1. What was the relationship between the speaker and Porphyria? Why did he strangle her, and just at the point indicated by his explanation? Getting at the heart of this question calls for reflection on the speaker's understanding of passion.

2. The Victorians were as fascinated as we are with the kind of aberrant thought processes (we would call it criminal psychopathy) Browning describes in this and many other such poems. Why do you suppose we find psychopaths like Porphyria's lover so interesting? And when Browning chooses to take on such subjects, what kind of poetry (or social function for poetry) does he implicitly reject?

"My Last Duchess" (1255-56)

3. Explain the poem's action -- where are the speaker and his guest? Why is the guest present? What has the Duke done? What is he planning to do?

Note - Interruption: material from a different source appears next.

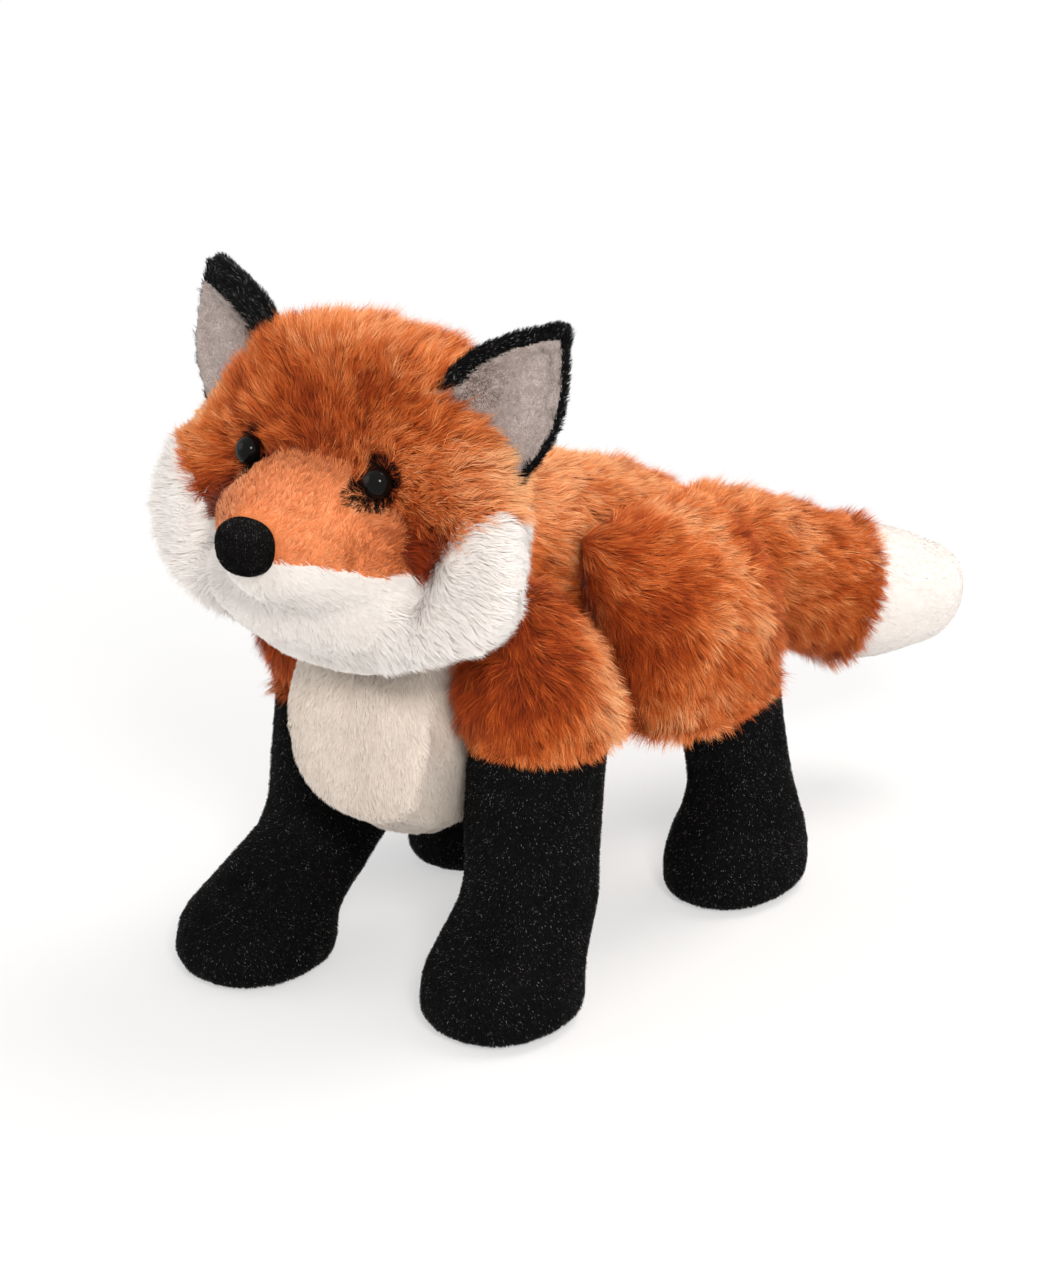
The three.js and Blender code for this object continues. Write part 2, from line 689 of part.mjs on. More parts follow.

4. The Duke spends most of his energy talking about the late Duchess and her image. What effect does the painting have (or not have) on him as he views it? In what sense is the Duke's "art criticism" a kind of revenge against the Duchess?

"The Bishop Orders His Tomb at Saint Praxed's" (1259-62)

5. Describe the progression of the Bishop's dying requests -- how well does he understand his situation?

6. Ruskin, as indicated in the Norton note, mentions several "late Renaissance" qualities brought out by Browning's poem: find some instances of them.

7. Characterize the Bishop's religious faith -- how seriously do you take his quotations from the Bible at several points in the poem?

8. What sorts of things seem to have animated the Bishop's life, and how does he imagine the afterlife?

"Caliban upon Setebos" (1296-1303)

9. How did Setebos create the world in which Caliban lives, and how does he deal with his creatures? Has Setebos, according to Caliban, worked out his relationship to his creatures?

10. What qualities does Caliban possess in common with the God (Setebos) who is the subject of his speculations? In what ways does Caliban differ from Setebos?

11. What is "the Quiet"? What power does it have, according to Caliban, over Setebos?

12. At what resolution or understanding, if any, does Caliban finally arrive concerning his relation to Setebos?

"Childe Roland to the Dark Tower Came" (1266-71)

13. Consider the Norton editors' note on the interpretive history of "Childe Roland." How do you personally respond to the poem's chivalric and possibly allegorical overtones, and in particular to Roland's concluding determination, "Dauntless the slug-horn to my lips I set, and blew"? What is the quest or "path" that Roland has been following, and what attitude does he adopt to the sights, sounds, and events he describes?

Edition: Abrams, M. H. et al, eds. The Norton Anthology of English Literature. 8th ed. Vol. E. New York: Norton, 2006. ISBN Package 2 (Vols. DEF) 0-393-92834-9.